I have written a patch for this issue (I'm uploading the complete new code for everyone to try it - importing it into Python3.3 works fine; a diff with additional tests against Oscar's example will follow soon).
Just as Oscar suggested, this new version performs all calculations using exact rational arithmetics and rounds/coerces only before returning the final result to the user. Its precision is, thus, only limited by that of the input data sequence.
It passes Oscar's examples 1-3 as you can easily test yourself. It also gives the correct answer in the fourth example - mean([D('1.2'), D('1.3'), D('1.55')]) -, although on my system the original statistics module gets this one right already.

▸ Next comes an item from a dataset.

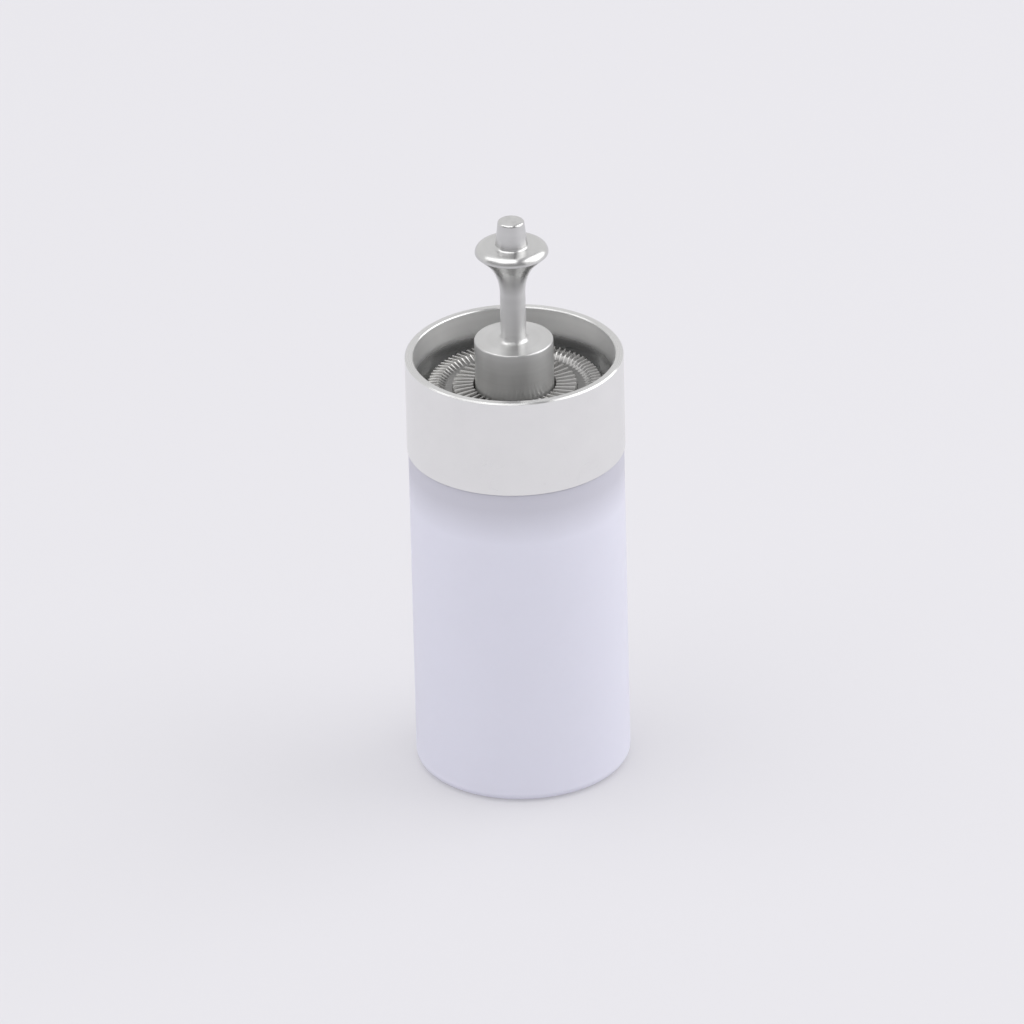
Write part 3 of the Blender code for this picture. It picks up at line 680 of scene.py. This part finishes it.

The implementation I chose for this is a bit different from Oscar's suggestion. Essentially, it introduces a dedicated module-private class _ExactRatio to represent numbers as exact ratios and that gets passed between different functions in the module. This class borrows many of its algorithms from fractions.Fraction, but has some specialized methods for central tasks in the statistics module making it much more efficient in this context than fractions.Fraction. This class is currently really minimal, but can easily be extended if necessary.
In my implementation this new class is used throughout the module whenever calculations with or conversions to exact ratios have to be performed, which allowed me to preserve almost all of the original code and to factor out the changes to the class.
As for performance, the gain imagined by Oscar is not always realized even though the variance functions are now using single passes over the data. Specifically, in the case of floats the overhead of having to convert everything to exact ratios first eats up all the savings.
In the case of fractional input, there is a dramatic performance boost though. I compiled a small table comparing (kind of) average performance of the two versions with various input data types. Take this with a grain of salt because the differences can vary quite a bit depending on the exact data:
data type performance gain(+)/loss(-) over original module / %
--------- ----------------------------------------------------
float - 10 %
short Decimal + 10 %
long Decimal - 25 %
Fraction + 80 % (!!)
MyFloat + 25
With Decimal input the costs of conversion to exact ratios depends on the digits in the Decimals, so with short Decimals the savings from the single-pass algorithm are larger than the conversion costs, but this reverses for very long Decimals.
MyFloat is a minimal class inheriting from float and overriding just its arithmetic methods to return MyFloat instances again.
The performance gain with Fraction input comes from two changes, the single-pass algorithm and an optimization in _sum (with Fraction, more than with any other type, the dictionary built by _sum can grow quite large and the optimization is in the conversion of the dictionary elements to exact ratios). This is why the extent of this gain can sometimes be significantly higher than the 80% listed in the table.
Try this, for example:
from statistics import variance as v
from statistics_with_exact_ratios import variance as v2
from fractions import Fraction
data = [Fraction(1,x) for x in range(1,2000)]
print('calculating variance using original statistics module ...')
print(float(v(data)))
print('now using exact ratio calculations ...')
print(float(v2(data)))
I invite everybody to test my implementation, which is very unlikely to be free of bugs at this stage. |